Source material:
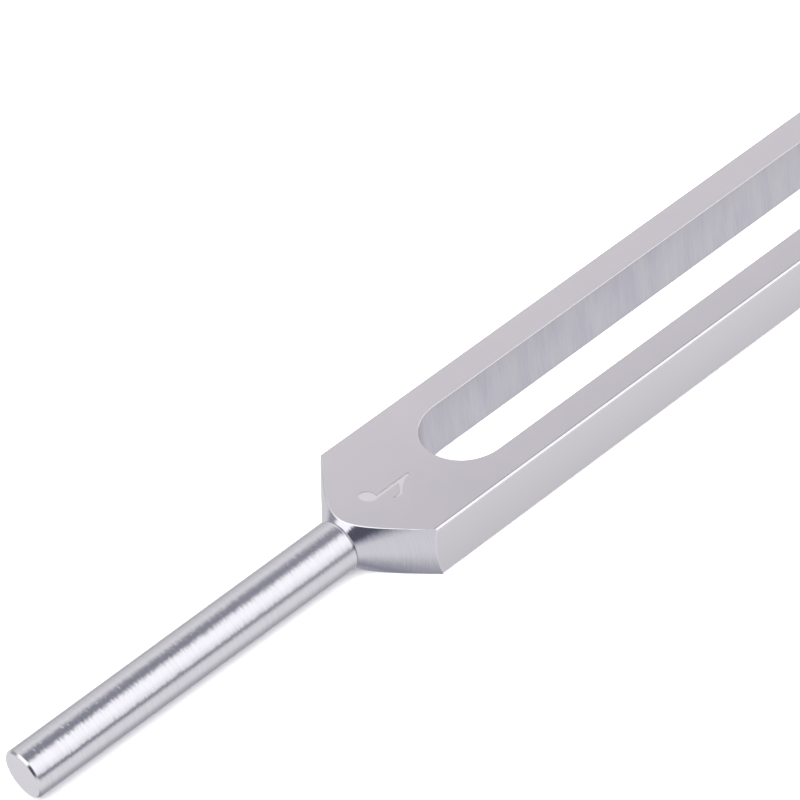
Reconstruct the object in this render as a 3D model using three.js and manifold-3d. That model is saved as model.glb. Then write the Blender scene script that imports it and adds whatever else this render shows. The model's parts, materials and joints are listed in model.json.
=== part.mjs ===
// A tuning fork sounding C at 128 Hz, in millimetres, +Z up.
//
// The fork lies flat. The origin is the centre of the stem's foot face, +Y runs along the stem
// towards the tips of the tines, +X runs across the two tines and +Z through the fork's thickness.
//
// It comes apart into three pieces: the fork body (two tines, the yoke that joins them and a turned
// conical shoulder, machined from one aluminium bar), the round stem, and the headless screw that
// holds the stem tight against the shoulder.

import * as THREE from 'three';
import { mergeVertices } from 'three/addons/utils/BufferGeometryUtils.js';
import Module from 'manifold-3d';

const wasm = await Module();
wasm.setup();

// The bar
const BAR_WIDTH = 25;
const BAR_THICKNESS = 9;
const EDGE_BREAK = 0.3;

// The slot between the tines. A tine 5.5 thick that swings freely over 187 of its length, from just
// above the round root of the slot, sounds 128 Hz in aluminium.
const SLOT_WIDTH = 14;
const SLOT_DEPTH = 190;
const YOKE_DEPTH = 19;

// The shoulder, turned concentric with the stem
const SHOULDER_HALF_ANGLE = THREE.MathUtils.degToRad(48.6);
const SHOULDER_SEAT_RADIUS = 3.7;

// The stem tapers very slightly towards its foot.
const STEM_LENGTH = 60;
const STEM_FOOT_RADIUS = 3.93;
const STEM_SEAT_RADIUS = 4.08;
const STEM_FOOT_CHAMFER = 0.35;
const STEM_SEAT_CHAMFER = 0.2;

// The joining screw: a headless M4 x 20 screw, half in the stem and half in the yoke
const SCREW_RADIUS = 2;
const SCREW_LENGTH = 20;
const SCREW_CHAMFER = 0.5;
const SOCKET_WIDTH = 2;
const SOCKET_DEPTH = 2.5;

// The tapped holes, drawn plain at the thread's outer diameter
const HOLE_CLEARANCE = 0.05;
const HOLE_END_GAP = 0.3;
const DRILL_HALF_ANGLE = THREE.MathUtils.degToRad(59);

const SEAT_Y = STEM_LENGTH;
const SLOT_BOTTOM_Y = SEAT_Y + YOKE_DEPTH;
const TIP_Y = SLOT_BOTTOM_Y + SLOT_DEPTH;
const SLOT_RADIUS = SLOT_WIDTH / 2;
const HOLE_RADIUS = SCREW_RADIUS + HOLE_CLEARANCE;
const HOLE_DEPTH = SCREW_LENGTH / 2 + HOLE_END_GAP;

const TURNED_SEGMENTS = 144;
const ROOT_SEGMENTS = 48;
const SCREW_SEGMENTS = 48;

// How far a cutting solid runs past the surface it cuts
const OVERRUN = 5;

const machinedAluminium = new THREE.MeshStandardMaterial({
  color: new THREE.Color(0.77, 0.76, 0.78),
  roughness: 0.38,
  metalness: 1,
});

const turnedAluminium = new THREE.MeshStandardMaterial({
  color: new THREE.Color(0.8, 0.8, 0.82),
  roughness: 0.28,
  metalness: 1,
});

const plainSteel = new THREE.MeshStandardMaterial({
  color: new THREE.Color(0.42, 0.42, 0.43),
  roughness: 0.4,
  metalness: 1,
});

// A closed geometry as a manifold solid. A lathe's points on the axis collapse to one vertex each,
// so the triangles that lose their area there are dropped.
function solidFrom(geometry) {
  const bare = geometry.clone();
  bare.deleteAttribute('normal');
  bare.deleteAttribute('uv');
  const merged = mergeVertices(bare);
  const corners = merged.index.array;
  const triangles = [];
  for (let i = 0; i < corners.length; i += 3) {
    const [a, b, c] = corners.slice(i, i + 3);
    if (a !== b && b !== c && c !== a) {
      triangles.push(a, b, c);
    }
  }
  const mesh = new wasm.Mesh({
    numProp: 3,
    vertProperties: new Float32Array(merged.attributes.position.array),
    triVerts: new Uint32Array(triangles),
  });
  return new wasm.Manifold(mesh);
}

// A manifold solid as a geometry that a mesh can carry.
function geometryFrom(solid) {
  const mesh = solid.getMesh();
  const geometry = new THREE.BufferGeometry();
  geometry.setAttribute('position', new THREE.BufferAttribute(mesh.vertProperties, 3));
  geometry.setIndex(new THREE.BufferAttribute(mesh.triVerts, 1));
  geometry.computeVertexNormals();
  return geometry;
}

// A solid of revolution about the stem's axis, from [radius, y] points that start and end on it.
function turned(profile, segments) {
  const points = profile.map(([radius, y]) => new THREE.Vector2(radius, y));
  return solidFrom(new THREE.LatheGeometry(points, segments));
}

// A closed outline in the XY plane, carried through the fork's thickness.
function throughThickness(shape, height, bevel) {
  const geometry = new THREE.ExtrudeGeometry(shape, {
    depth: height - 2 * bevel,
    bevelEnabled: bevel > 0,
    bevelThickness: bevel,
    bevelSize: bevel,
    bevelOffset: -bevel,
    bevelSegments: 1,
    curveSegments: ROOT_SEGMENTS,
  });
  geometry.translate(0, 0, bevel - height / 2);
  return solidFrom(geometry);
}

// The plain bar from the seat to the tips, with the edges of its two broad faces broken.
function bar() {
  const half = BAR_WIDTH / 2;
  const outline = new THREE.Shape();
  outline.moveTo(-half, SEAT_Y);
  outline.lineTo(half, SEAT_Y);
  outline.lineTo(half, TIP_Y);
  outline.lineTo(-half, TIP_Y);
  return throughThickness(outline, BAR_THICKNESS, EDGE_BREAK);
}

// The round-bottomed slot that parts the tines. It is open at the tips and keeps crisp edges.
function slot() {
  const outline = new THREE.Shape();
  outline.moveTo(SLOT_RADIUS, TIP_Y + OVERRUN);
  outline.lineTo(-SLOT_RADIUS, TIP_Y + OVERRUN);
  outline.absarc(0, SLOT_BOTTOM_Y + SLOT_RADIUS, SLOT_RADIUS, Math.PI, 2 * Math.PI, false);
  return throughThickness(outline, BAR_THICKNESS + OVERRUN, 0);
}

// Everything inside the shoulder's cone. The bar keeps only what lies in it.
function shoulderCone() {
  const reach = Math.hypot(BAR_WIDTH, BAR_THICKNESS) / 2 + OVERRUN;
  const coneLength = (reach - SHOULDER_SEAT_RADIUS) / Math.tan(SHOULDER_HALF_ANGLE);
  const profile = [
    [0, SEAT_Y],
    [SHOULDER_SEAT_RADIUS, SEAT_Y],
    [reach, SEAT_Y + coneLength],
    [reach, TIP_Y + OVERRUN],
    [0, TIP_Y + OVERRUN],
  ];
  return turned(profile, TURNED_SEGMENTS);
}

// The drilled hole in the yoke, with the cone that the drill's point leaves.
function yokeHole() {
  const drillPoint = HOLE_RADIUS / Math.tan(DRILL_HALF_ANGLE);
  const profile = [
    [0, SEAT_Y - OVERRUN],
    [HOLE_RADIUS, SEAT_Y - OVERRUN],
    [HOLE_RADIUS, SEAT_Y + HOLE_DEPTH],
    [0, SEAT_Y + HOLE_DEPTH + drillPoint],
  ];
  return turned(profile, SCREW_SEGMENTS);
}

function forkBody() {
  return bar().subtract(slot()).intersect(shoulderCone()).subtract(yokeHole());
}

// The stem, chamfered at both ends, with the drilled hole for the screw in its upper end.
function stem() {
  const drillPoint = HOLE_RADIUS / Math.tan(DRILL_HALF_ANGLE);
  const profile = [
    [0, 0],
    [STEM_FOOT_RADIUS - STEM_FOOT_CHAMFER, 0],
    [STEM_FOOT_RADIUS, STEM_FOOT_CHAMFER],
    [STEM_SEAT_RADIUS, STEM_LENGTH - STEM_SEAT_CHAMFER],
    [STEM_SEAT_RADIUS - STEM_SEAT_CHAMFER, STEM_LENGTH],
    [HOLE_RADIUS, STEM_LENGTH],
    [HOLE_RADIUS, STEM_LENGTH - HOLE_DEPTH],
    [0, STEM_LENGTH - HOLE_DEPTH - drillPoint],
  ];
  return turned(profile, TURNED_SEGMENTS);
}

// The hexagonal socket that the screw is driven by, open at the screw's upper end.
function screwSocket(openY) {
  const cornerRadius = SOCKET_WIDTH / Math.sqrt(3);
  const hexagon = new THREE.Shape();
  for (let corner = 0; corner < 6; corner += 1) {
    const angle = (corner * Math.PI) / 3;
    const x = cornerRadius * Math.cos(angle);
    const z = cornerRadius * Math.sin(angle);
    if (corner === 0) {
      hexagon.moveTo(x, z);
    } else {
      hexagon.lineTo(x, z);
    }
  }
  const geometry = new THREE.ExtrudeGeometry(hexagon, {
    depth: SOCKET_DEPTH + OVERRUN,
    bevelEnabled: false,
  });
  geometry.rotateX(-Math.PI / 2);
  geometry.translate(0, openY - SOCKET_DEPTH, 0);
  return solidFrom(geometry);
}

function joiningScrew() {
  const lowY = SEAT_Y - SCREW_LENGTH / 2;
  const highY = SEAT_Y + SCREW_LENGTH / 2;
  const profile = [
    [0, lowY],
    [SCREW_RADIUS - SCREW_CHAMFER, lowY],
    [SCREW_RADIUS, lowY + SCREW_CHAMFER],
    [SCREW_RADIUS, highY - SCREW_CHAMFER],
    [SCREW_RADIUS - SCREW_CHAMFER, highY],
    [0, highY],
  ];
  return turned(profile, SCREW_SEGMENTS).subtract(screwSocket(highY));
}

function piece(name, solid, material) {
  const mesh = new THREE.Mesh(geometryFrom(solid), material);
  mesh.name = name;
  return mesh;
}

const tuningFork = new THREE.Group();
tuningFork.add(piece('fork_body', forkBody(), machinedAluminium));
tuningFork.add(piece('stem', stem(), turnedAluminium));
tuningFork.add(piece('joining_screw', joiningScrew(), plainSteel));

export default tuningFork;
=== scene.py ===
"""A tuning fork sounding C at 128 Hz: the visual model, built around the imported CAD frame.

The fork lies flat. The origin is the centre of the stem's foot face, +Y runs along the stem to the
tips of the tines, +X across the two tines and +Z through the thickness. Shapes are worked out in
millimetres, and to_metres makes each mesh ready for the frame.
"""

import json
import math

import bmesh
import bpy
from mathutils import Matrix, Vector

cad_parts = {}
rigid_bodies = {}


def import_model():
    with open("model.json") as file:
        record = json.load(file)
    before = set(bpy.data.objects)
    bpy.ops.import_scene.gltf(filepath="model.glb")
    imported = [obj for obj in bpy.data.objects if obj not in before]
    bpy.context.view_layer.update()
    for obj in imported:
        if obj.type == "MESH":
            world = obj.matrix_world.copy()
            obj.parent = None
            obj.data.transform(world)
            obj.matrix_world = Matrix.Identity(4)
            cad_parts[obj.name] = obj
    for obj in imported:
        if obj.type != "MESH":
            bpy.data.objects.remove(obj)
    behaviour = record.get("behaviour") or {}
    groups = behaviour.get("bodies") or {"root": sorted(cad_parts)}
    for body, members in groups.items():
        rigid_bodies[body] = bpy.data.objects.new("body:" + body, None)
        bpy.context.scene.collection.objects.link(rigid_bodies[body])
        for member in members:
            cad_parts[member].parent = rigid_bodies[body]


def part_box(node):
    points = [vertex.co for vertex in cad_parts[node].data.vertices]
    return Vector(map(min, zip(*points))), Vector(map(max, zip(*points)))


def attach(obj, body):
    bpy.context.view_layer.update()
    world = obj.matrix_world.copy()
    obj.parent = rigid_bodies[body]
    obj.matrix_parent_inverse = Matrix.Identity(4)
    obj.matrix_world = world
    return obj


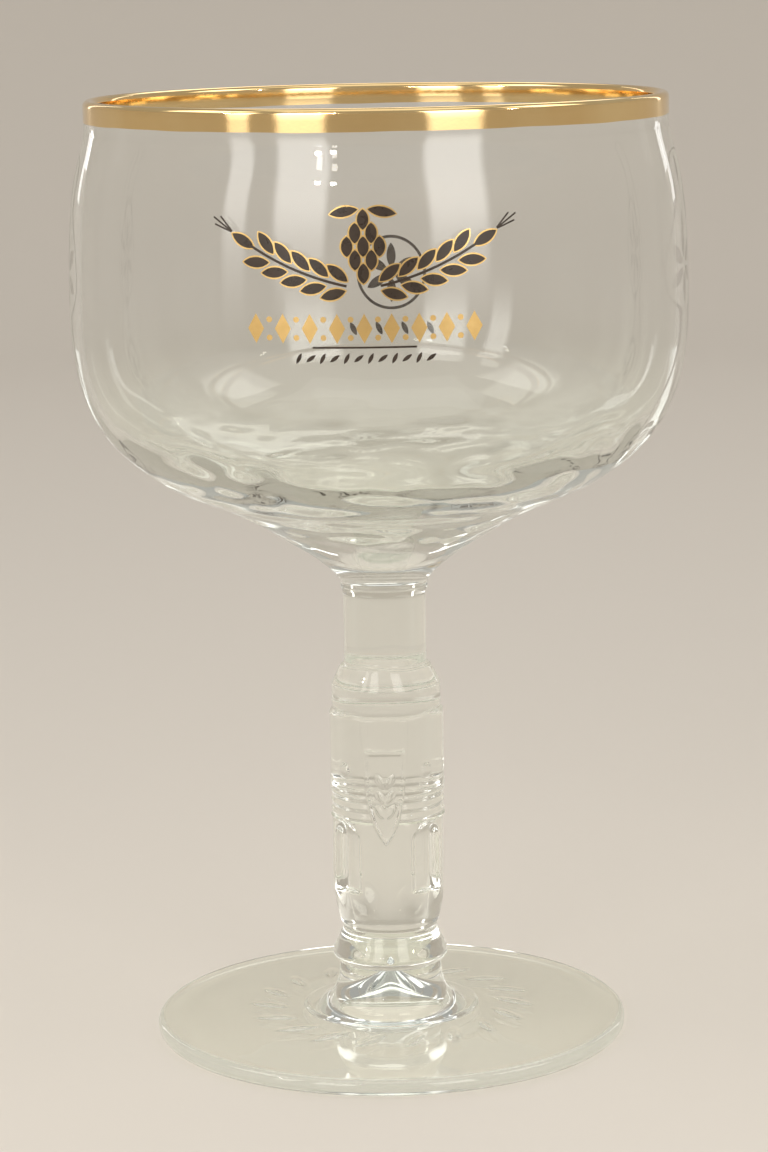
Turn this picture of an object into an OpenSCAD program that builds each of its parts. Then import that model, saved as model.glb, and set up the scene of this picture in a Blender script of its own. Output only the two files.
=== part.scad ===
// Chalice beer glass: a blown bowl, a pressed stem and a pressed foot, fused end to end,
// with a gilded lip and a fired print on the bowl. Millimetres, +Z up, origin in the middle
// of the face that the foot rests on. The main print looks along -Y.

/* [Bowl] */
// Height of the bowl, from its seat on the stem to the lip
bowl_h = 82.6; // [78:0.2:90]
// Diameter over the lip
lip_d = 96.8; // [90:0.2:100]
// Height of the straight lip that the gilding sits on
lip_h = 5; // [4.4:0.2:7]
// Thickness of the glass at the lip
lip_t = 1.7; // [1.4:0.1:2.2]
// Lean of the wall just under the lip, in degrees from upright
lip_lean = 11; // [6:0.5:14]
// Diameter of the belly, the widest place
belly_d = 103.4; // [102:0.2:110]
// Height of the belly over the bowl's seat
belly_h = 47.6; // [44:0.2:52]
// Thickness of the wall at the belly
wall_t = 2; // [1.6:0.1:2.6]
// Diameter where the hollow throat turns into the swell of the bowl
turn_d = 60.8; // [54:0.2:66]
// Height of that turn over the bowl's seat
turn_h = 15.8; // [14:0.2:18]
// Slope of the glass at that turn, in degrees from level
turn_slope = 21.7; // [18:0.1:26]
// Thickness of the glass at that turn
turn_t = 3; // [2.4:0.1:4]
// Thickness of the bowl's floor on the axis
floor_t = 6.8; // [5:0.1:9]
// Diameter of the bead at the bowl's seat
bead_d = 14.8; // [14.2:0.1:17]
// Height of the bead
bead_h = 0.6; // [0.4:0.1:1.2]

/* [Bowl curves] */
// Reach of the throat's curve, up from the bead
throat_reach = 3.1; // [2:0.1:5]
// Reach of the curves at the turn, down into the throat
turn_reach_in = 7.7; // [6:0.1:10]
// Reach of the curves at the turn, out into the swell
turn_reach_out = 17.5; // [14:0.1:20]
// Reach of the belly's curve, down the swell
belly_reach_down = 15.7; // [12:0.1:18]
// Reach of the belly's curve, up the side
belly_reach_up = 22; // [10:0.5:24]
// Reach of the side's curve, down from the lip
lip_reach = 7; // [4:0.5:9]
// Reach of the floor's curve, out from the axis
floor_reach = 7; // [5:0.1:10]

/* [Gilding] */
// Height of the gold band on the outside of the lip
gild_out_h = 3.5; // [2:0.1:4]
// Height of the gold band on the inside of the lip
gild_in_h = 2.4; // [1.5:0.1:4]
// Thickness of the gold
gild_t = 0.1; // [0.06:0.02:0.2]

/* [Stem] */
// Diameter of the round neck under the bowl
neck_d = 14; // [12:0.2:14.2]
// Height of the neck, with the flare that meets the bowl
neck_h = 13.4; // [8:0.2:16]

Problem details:
Transcribe, exactly and exclusively, the run of lines that opens with the line bearing "function piece(name, solid, material)" and closes with the line bearing "imported = [obj".

Result of this task:
function piece(name, solid, material) {
  const mesh = new THREE.Mesh(geometryFrom(solid), material);
  mesh.name = name;
  return mesh;
}

const tuningFork = new THREE.Group();
tuningFork.add(piece('fork_body', forkBody(), machinedAluminium));
tuningFork.add(piece('stem', stem(), turnedAluminium));
tuningFork.add(piece('joining_screw', joiningScrew(), plainSteel));

export default tuningFork;
=== scene.py ===
"""A tuning fork sounding C at 128 Hz: the visual model, built around the imported CAD frame.

The fork lies flat. The origin is the centre of the stem's foot face, +Y runs along the stem to the
tips of the tines, +X across the two tines and +Z through the thickness. Shapes are worked out in
millimetres, and to_metres makes each mesh ready for the frame.
"""

import json
import math

import bmesh
import bpy
from mathutils import Matrix, Vector

cad_parts = {}
rigid_bodies = {}


def import_model():
    with open("model.json") as file:
        record = json.load(file)
    before = set(bpy.data.objects)
    bpy.ops.import_scene.gltf(filepath="model.glb")
    imported = [obj for obj in bpy.data.objects if obj not in before]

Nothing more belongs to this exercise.